- Written instruction:
Your task is to reproduce word for word the lines running from the line containing "Continue the OpenSCAD" to the line containing "1.2, 1], 6), 96)", inclusive. Nothing else belongs in the answer.

══ Dataset

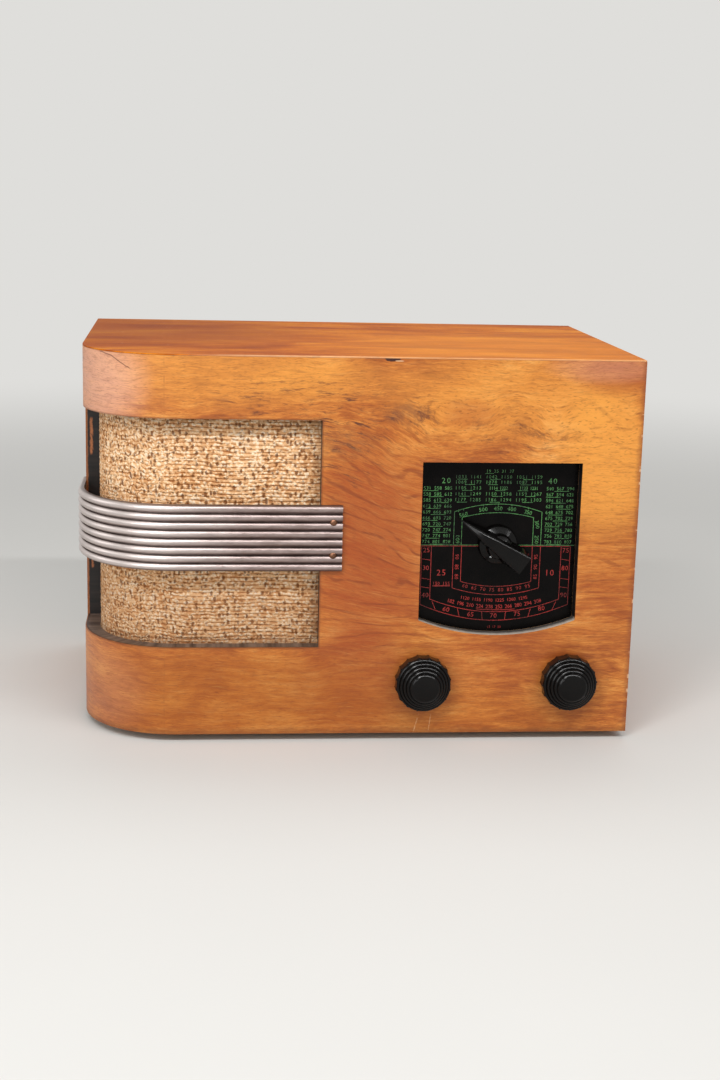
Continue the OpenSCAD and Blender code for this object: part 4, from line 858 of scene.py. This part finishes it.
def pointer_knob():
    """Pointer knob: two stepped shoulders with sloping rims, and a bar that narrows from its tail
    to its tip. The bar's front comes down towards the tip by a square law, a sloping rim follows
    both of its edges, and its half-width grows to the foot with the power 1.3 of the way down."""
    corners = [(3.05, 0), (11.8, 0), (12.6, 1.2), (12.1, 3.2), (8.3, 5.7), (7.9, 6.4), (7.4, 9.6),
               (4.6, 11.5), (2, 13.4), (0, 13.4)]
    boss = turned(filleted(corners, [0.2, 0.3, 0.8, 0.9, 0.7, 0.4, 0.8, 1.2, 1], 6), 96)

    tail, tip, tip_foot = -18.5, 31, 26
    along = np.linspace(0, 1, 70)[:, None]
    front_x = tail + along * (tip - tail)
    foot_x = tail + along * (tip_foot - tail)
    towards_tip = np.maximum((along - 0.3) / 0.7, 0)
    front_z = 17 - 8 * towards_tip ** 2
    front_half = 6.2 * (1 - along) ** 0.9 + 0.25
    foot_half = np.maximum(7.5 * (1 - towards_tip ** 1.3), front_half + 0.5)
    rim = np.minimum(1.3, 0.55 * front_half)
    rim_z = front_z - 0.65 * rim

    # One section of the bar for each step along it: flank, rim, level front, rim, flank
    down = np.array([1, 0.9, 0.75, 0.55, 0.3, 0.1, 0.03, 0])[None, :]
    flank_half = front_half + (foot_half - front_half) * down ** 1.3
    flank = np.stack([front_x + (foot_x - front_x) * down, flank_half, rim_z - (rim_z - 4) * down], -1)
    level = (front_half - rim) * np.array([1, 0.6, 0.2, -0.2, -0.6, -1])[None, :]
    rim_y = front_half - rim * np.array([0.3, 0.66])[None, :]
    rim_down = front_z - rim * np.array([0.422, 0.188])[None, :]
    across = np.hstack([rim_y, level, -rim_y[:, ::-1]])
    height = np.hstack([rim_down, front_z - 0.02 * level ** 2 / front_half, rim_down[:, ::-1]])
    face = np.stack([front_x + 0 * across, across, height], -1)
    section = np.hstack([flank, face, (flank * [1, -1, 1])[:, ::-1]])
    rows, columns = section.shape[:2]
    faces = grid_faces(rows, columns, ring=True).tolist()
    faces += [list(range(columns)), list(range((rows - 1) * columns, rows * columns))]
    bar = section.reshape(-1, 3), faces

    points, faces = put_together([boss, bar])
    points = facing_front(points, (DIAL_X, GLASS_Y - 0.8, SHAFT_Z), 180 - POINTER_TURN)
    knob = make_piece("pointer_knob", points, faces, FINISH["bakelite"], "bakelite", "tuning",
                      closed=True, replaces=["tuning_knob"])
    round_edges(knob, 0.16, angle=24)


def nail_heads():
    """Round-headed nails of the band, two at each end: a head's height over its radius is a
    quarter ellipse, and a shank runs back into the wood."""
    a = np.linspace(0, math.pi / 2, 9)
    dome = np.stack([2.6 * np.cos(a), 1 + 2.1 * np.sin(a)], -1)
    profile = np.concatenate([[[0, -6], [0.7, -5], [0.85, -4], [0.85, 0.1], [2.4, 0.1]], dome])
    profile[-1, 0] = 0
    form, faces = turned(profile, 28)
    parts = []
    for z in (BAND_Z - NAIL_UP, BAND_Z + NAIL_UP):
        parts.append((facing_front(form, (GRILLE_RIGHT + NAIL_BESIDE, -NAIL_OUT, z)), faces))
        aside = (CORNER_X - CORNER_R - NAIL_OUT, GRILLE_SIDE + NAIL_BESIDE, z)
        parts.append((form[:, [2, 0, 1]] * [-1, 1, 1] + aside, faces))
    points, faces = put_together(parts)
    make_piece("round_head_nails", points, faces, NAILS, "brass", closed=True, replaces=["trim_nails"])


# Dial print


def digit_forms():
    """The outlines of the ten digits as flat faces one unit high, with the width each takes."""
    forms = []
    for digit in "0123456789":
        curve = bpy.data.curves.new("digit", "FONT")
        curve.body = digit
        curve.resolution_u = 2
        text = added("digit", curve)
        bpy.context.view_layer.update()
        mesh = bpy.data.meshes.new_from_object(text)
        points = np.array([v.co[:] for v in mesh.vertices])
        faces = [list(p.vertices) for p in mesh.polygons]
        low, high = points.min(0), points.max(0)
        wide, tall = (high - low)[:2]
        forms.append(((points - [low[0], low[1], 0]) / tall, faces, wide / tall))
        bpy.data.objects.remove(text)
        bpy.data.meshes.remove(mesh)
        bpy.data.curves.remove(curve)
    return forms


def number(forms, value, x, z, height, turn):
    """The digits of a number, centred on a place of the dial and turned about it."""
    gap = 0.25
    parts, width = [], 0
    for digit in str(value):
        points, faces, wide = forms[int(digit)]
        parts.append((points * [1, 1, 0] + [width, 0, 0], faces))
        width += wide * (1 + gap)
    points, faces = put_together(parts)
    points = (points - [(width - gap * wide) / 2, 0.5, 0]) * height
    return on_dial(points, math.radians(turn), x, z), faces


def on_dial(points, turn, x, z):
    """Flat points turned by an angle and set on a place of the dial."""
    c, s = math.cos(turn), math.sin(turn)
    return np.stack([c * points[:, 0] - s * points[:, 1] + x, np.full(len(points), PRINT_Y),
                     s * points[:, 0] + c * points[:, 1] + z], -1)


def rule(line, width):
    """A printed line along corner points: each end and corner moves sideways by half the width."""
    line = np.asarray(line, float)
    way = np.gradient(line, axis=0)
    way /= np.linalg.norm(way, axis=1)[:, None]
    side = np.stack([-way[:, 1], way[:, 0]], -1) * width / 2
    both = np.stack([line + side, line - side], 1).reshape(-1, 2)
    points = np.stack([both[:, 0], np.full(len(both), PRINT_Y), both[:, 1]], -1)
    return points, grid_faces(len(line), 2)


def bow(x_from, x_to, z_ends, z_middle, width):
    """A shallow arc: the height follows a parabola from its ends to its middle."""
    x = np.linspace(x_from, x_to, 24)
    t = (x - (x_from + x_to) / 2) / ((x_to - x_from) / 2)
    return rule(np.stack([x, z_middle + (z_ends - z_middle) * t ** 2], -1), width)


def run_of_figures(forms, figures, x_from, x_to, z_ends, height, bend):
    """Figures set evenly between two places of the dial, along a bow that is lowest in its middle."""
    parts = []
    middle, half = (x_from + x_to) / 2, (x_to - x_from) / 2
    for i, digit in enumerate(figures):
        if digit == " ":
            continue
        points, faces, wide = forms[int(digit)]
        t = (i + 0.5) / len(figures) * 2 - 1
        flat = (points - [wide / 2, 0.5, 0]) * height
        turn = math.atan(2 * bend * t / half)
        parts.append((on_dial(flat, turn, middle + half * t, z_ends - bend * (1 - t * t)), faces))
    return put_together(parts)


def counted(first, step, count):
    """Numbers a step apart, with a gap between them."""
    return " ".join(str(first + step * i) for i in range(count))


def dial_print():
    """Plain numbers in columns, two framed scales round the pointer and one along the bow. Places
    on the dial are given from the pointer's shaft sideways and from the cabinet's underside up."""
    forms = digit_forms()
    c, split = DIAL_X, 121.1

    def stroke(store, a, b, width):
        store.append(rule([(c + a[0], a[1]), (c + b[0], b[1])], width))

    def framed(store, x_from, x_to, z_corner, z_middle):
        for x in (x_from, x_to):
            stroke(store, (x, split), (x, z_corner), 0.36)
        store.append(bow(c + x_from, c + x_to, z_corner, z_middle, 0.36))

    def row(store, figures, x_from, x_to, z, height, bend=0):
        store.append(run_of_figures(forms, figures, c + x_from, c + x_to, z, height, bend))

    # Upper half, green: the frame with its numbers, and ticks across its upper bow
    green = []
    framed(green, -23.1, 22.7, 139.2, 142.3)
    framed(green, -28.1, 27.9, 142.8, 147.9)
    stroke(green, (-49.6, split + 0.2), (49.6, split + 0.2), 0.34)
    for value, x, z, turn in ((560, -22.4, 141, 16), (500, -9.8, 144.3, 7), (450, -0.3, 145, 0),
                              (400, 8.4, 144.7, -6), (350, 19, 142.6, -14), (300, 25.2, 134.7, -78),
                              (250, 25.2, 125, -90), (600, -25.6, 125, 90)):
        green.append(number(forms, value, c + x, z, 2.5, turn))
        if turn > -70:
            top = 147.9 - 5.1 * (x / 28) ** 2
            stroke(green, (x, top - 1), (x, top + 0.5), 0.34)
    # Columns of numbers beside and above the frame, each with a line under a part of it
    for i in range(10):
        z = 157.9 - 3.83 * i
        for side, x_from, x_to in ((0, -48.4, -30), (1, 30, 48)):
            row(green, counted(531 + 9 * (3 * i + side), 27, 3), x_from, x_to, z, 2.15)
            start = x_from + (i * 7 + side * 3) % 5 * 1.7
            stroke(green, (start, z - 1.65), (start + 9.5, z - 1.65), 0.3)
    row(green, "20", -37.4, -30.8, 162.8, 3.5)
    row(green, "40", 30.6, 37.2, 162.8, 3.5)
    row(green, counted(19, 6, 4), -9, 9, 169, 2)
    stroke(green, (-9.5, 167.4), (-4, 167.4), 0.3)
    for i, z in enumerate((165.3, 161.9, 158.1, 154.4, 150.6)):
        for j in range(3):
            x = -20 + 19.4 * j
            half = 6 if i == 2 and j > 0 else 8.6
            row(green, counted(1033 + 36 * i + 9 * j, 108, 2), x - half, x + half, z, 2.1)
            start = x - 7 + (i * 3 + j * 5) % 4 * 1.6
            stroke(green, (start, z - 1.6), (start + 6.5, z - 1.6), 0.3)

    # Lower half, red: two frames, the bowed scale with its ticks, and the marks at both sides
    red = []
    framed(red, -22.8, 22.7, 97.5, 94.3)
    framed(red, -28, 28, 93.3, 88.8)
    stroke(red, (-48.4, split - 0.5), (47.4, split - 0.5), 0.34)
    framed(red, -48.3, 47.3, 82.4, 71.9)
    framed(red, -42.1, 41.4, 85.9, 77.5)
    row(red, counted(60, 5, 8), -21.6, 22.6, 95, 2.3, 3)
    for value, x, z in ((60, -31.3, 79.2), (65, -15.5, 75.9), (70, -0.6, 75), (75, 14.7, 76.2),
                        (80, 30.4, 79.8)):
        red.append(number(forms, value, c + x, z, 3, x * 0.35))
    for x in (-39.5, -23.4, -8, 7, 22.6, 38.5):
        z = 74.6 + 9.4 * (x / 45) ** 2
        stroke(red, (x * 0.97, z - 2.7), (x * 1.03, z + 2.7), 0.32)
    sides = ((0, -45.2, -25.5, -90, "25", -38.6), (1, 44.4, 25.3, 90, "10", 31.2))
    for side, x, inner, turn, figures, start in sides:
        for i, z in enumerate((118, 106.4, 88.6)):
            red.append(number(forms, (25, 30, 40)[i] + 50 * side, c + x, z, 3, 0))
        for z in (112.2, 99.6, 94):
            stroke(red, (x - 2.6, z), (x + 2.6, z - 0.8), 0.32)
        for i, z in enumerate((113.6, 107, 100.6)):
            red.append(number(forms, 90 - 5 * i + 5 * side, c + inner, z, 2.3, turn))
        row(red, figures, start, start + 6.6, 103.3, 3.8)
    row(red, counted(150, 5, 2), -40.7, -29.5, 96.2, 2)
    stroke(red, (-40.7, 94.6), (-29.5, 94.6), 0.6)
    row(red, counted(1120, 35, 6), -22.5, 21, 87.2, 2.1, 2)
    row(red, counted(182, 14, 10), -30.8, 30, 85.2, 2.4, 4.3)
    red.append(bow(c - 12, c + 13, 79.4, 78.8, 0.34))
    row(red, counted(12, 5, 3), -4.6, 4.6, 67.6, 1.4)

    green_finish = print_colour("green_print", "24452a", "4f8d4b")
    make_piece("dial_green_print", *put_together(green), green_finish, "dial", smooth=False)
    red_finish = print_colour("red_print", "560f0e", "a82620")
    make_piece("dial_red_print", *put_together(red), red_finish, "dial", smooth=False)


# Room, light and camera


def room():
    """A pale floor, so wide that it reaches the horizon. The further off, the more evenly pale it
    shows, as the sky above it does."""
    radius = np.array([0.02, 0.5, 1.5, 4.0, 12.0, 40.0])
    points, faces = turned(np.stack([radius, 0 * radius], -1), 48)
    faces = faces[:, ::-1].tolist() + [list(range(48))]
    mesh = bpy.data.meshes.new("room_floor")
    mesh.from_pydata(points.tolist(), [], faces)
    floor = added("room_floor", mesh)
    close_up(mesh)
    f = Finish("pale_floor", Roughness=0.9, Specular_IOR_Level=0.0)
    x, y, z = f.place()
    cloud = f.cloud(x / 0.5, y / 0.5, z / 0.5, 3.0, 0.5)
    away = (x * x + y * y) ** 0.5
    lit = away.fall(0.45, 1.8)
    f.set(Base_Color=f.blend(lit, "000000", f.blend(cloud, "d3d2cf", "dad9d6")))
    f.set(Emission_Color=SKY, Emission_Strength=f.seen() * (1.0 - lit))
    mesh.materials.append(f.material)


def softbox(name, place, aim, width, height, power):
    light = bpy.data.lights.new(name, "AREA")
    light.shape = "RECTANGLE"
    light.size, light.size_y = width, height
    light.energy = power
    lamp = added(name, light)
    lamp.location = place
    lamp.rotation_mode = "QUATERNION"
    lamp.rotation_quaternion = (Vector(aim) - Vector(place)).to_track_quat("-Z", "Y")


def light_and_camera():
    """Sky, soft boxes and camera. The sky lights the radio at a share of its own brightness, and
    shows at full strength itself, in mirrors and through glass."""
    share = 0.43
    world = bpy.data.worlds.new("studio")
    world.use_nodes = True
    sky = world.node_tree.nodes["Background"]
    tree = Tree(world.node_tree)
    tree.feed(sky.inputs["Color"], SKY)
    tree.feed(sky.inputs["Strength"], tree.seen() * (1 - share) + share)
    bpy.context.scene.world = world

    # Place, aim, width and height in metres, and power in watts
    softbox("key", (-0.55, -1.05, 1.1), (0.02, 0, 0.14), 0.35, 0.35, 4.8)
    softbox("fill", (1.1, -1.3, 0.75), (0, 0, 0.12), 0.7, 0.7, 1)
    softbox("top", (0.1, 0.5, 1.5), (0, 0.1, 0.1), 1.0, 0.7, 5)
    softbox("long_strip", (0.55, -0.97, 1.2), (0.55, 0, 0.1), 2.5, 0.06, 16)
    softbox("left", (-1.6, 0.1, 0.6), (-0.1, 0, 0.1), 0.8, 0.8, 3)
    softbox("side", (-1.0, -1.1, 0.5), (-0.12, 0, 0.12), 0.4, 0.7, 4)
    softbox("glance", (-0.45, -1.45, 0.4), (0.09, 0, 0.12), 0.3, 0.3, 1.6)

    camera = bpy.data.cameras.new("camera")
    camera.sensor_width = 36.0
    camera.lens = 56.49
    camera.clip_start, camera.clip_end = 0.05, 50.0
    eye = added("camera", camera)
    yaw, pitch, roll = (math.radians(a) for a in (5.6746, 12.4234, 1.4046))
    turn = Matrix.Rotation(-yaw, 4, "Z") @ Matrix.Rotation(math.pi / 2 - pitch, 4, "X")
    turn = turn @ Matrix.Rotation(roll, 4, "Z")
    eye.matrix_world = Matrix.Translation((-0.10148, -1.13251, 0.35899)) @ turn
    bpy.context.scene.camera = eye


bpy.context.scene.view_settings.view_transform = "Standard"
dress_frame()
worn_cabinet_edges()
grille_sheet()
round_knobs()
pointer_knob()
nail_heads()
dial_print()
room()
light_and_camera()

════
══ Dataset

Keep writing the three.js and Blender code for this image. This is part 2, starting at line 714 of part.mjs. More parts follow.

════
══ Dataset

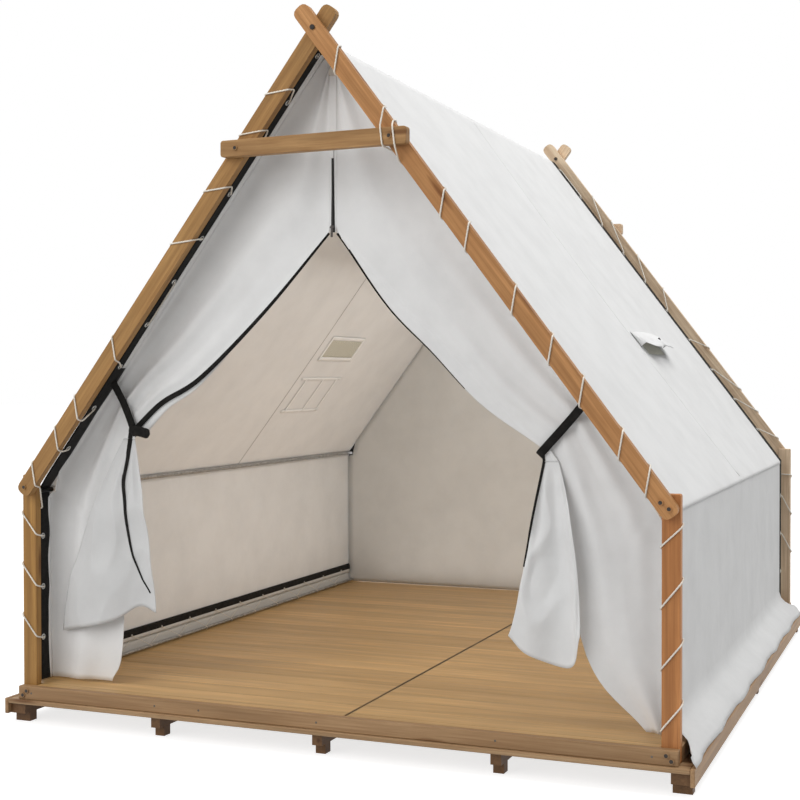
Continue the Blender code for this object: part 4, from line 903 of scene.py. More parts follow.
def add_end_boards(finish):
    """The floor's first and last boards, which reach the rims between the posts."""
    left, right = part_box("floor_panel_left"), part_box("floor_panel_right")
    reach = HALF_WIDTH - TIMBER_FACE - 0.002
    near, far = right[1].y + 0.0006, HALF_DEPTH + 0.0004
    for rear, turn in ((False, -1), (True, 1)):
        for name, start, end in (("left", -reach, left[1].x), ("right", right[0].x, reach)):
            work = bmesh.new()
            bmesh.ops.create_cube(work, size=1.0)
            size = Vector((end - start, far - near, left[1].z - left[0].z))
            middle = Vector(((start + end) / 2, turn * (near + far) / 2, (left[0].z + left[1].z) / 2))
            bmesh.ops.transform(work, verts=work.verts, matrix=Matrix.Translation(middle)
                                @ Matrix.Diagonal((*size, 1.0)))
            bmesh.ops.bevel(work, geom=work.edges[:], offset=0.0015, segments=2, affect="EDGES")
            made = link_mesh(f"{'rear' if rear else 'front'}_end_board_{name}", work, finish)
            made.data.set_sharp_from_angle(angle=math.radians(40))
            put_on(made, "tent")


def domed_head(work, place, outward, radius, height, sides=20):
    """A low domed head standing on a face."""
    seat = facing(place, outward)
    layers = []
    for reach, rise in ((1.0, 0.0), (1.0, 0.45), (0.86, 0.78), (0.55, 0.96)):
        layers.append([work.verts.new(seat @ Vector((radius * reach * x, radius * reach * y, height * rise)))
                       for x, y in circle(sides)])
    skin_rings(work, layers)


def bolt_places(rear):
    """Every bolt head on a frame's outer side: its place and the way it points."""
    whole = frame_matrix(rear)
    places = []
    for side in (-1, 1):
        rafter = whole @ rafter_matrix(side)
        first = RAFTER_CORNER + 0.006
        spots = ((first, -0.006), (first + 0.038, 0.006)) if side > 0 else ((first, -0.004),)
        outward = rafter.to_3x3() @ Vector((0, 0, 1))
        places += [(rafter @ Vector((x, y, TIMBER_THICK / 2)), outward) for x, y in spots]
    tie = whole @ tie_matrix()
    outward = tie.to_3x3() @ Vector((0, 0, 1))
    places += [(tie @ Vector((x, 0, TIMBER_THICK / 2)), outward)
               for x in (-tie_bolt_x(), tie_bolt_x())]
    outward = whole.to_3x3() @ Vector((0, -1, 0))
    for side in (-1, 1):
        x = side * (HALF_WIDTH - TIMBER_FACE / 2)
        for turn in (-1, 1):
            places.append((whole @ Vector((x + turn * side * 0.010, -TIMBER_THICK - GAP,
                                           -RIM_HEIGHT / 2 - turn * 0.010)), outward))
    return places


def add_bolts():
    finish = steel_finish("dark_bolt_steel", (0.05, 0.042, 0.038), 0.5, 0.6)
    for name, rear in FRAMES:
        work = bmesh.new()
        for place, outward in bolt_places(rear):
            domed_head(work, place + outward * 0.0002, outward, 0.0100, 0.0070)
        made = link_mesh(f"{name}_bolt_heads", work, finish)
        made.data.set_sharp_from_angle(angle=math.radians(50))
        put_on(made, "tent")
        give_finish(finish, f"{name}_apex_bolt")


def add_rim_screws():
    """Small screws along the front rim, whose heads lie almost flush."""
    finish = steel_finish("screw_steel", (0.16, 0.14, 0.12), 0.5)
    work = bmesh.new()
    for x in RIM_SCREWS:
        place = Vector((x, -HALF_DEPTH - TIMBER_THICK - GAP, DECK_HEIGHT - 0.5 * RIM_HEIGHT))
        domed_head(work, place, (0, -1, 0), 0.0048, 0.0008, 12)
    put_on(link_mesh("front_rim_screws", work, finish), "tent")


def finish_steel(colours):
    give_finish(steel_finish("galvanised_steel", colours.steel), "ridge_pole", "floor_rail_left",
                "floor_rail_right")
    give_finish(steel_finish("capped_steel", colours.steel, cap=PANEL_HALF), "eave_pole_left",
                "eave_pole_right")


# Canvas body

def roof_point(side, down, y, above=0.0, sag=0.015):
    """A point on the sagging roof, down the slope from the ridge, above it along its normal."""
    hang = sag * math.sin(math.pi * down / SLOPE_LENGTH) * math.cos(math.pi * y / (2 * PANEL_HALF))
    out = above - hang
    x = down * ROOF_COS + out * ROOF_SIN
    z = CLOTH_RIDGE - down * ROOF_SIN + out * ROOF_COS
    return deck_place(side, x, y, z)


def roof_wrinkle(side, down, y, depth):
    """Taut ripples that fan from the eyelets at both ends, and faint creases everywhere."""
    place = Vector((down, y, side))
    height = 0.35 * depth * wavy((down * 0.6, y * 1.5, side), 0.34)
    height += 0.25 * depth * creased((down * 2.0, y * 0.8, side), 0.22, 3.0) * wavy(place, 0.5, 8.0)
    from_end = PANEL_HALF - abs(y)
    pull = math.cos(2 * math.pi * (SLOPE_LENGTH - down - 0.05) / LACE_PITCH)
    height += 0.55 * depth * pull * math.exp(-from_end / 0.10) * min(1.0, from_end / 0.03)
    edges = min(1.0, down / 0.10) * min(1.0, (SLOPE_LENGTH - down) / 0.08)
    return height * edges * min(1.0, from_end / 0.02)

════

- Response:
Continue the OpenSCAD and Blender code for this object: part 4, from line 858 of scene.py. This part finishes it.
def pointer_knob():
    """Pointer knob: two stepped shoulders with sloping rims, and a bar that narrows from its tail
    to its tip. The bar's front comes down towards the tip by a square law, a sloping rim follows
    both of its edges, and its half-width grows to the foot with the power 1.3 of the way down."""
    corners = [(3.05, 0), (11.8, 0), (12.6, 1.2), (12.1, 3.2), (8.3, 5.7), (7.9, 6.4), (7.4, 9.6),
               (4.6, 11.5), (2, 13.4), (0, 13.4)]
    boss = turned(filleted(corners, [0.2, 0.3, 0.8, 0.9, 0.7, 0.4, 0.8, 1.2, 1], 6), 96)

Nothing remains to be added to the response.